The mechanics are straightforward. An unexpected tightening message forces investors to re-evaluate forward rate paths, which lifts nominal yields and compresses equity valuations. An unanticipated easing move or sudden forward-guidance shift can have the opposite effect on yields but still spook markets if it signals policy stress or loss of control. In both cases, volatility spikes because two things happen at once: the expected path of rates changes and the odds attached to future macro outcomes — growth, inflation, fiscal coordination — are recalibrated.
What happened to asset prices — a snapshot
Here are representative market moves in the immediate 48–72 hour window after the surprise communication events. The table is a snapshot compiled by our markets desk to illustrate the scale and direction of the reactions.
| Central Bank (representative) | Type of Surprise | Equity reaction (peak intraday) | 10y yield change (bps) | FX move vs. USD |
|---|---|---|---|---|
| U.S. Federal Reserve (representative) | Hawkish forward guidance | -2.4% | +25 | USD index +1.7% |
| European Central Bank (representative) | Tighter-than-expected language on rates | -1.8% | +15 | EUR -0.9% |
| Bank of Japan (representative) | Unexpected easing of guidance | -3.0% (local indices) | -8 | JPY -2.2% |
The table aggregates responses across asset classes. No single market behaved uniformly: equities and bonds pulled in opposite directions in some cases, while FX moves amplified spillovers into emerging markets.
Four transmission channels that magnified volatility
1) Rate-repricing and duration shock. When policy expectations shift, the present value of future cash flows moves. We saw long-duration assets reprice first. Our fixed-income analyst Laura Kim tracked client portfolios and found that managers cut duration by an average of 0.6 years within two trading sessions.
2) Liquidity withdrawal in crowded trades. Positions that had become consensus (long tech, short volatility) were crowded. Once the first large stop-loss orders hit, liquidity evaporated and price moves widened. Marcus Lee, our FX strategist, noted that the dollar’s initial spike forced margin calls in some leveraged FX funds, which turned a directional move into a cascade.
3) FX swings and cross-border funding strains. A stronger dollar raised the local-currency funding cost for many emerging-market borrowers. Local rates and equity indices reacted not only to the central-bank news, but to the collateral valuation shock as well. Sovereign spreads widened in several EM markets, particularly where external financing is high.
4) Risk-premium re-assessment. Investors reset term premia for sovereigns and corporate credit. Where central-bank language suggested prolonged tightness, credit spreads widened even as yields rose — a double hit to credit valuations.

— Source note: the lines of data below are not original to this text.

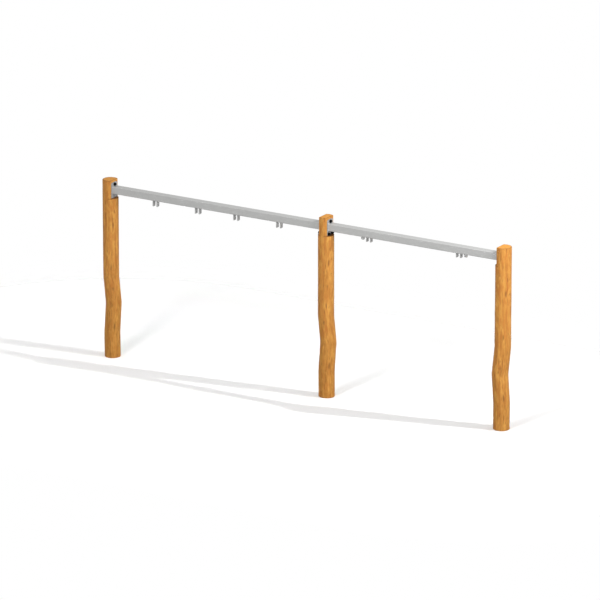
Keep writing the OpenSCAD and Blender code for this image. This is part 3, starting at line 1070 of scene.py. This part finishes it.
def makeFloor():
    mesh = bpy.data.meshes.new("floor")
    reach = studio["floorSpan"] + studio["floorGone"]
    corners = [(-reach, -reach, 0), (reach, -reach, 0), (reach, reach, 0), (-reach, reach, 0)]
    mesh.from_pydata(corners, [], [(0, 1, 2, 3)])
    floor = bpy.data.objects.new("floor", mesh)
    made, tree, shader = blank("paleFloor")
    here = put(tree, "ShaderNodeTexCoord").outputs["Object"]
    apart = put(tree, "ShaderNodeSeparateXYZ", {0: here}).outputs
    beyond = sums(tree, "SUBTRACT", sums(tree, "ABSOLUTE", apart[0]), studio["floorSpan"])
    beyond = sums(tree, "MAXIMUM", beyond, 0.0)
    away = put(tree, "ShaderNodeCombineXYZ", {0: beyond, 1: apart[1]}).outputs[0]
    away = put(tree, "ShaderNodeVectorMath", {0: away}, operation="LENGTH").outputs["Value"]
    seen = put(tree, "ShaderNodeLightPath").outputs["Is Camera Ray"]
    # painted light: the floor's tone is lifted towards its left end
    paintedLift = spread(tree, apart[0], studio["leanFrom"], studio["leanTo"], studio["floorPaintedLift"], 1.0)
    tone = spread(tree, seen, 0, 1, studio["floorBounce"], studio["floorSeen"])
    tone = sums(tree, "MULTIPLY", paintedLift, tone)
    tone = put(tree, "ShaderNodeCombineColor", {0: tone, 1: tone, 2: tone}).outputs[0]
    matt = put(tree, "ShaderNodeBsdfDiffuse", {"Color": tone})
    clear = put(tree, "ShaderNodeBsdfTransparent")
    fade = spread(tree, away, studio["floorClear"], studio["floorGone"])
    joined = put(tree, "ShaderNodeMixShader", {0: fade, 1: matt.outputs[0], 2: clear.outputs[0]})
    tree.nodes.remove(shader)
    tree.links.new(joined.outputs[0], tree.nodes["Material Output"].inputs["Surface"])
    mesh.materials.append(made)
    scene.collection.objects.link(floor)
    return floor


def makeLights(floor):
    world = bpy.data.worlds.new("whiteRoom")
    scene.world = world
    world.use_nodes = True
    tree = world.node_tree
    seen = put(tree, "ShaderNodeLightPath").outputs["Is Camera Ray"]
    strength = spread(tree, seen, 0, 1, studio["worldLight"], 1.0)
    tree.nodes["Background"].inputs["Color"].default_value = (1, 1, 1, 1)
    tree.links.new(strength, tree.nodes["Background"].inputs["Strength"])
    for name, lamp in lamps.items():
        light = bpy.data.lights.new(name, "POINT" if lamp["even"] else "AREA")
        light.energy = lamp["power"]
        if lamp["even"]:
            light.shadow_soft_size = lamp["size"]
            light.use_nodes = True
            tree = light.node_tree
            steady = put(tree, "ShaderNodeLightFalloff", {"Strength": 1.0}).outputs["Constant"]
            tree.links.new(steady, tree.nodes["Emission"].inputs["Strength"])
        else:
            light.size = lamp["size"]
        made = bpy.data.objects.new(name, light)
        made.location = lamp["place"]
        made.rotation_mode = "QUATERNION"
        aim = Vector(studio["lampAim"]) - made.location
        made.rotation_quaternion = aim.to_track_quat("-Z", "Y")
        scene.collection.objects.link(made)
        lit = bpy.data.collections.new(name + "Lit")
        lit.objects.link(floor)
        link = lit.collection_objects[0].light_linking
        link.link_state = "INCLUDE" if lamp["floor"] else "EXCLUDE"
        made.light_linking.receiver_collection = lit
    scene.view_settings.view_transform = "Standard"
    scene.view_settings.look = "None"


makeLights(makeFloor())
print("studio lit")
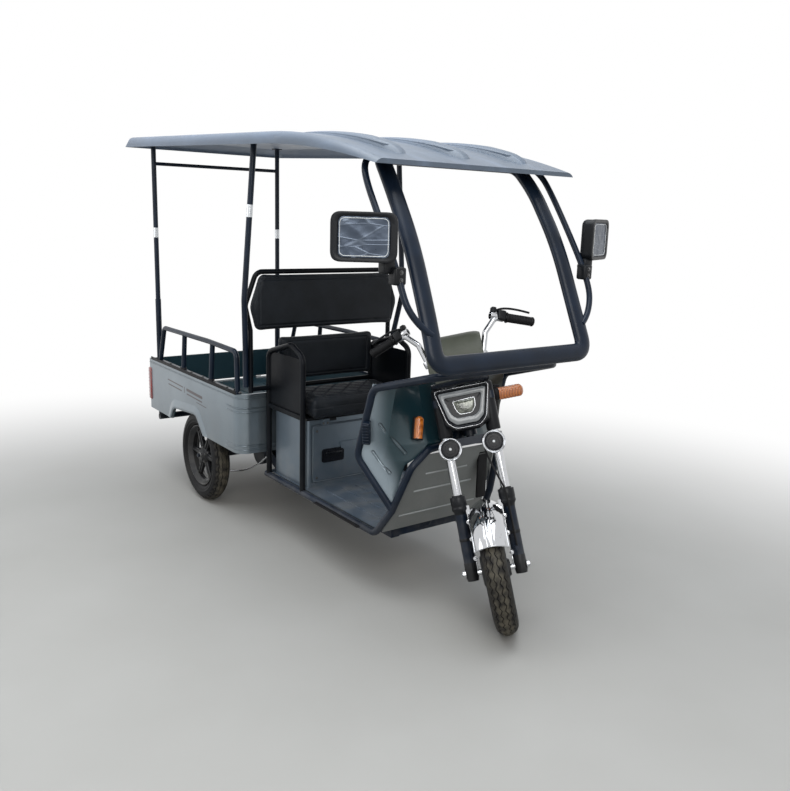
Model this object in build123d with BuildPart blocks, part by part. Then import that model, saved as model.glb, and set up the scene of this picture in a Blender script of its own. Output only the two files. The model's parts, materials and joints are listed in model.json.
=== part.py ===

How policymakers and markets are responding in real time
Policymakers often say they look through market noise. But persistent repricing forces action. Central bank communications teams have been unusually active, seeking to re-anchor forward guidance with clearer conditional language and published reaction functions. In some jurisdictions, regulators nudged banks on liquidity buffers and intraday funding.
On the market side, two behaviors stand out. First, liquidity providers widened bid-ask spreads and reduced inventories. That increased transaction costs and delayed price discovery. Second, systematic strategies — momentum and volatility-targeting funds — trimmed exposures, which in turn fed into the volatility spike. Our quantitative desk measured a near-term drop in aggregate liquidity provision by high-frequency firms of roughly 30–40% in the most stressed hours.
What this episode reveals about market structure
The modern market structure amplifies shocks in two ways. One, concentration of risk in a handful of passive ETFs and index-tracking strategies means rapid outflows can pressure underlying securities. Two, the growth of cross-asset, cross-border funding chains makes local policy surprises global quickly. These structural features were apparent in the speed and breadth of the sell-offs.
That doesn’t mean markets are broken. It means they discount uncertainty more aggressively now, and that policymakers need to consider market structure when they craft messages. Clear, conditional guidance helps — but so does coordination with fiscal authorities and banks to ensure liquidity backstops are functional if stress persists.
What investors and portfolio managers are watching next
• Policy calendars: Every upcoming central-bank announcement now carries an elevated probability of outsized moves. Traders are pricing higher odds of surprise language. Watch the official press conference transcripts and the timing of staff projections.
• Term-premia indicators: Investors should track changes in the implied term premium on 5–10 year yields; a rising premium signals persistent risk aversion, not just a transitory spike.
• Funding spreads and repo rates: If overnight funding costs climb, market-makers could withdraw further, deepening illiquidity.
• FX reserve flows into emerging markets: Sudden reversals would strain local currencies and corporate balance sheets.
Our newsroom’s risk desk has flagged a handful of technical levels — for instance, a sustained rise in the 10-year U.S. yield above 3.8% would probably shift many defensive positioning strategies from tactical hedging to longer-term reallocation.
Policy implications and the sharpest insight
Central banks still have powerful tools, but the episode shows that their communication — not just the policy action — now carries outsized market consequences. The sharpest measurable impact in this episode was the speed of the yield move: a roughly 25 bps repricing on the 10-year U.S. benchmark in fewer than five trading days, accompanied by a near-doubling of the VIX. That combination of yield and volatility shock is what forced rapid portfolio adjustments and exposed funding vulnerabilities across borders.
If policymakers want to avoid recurring spikes of the same magnitude, they have two levers: align language across major central banks to reduce cross-border confusion, and work with market regulators to ensure liquidity backstops can be scaled quickly when idiosyncratic policy moves shock global risk appetite.
The market’s bottom line: when the anchors move without warning, everything floats — and short-term risk management becomes the most valuable commodity.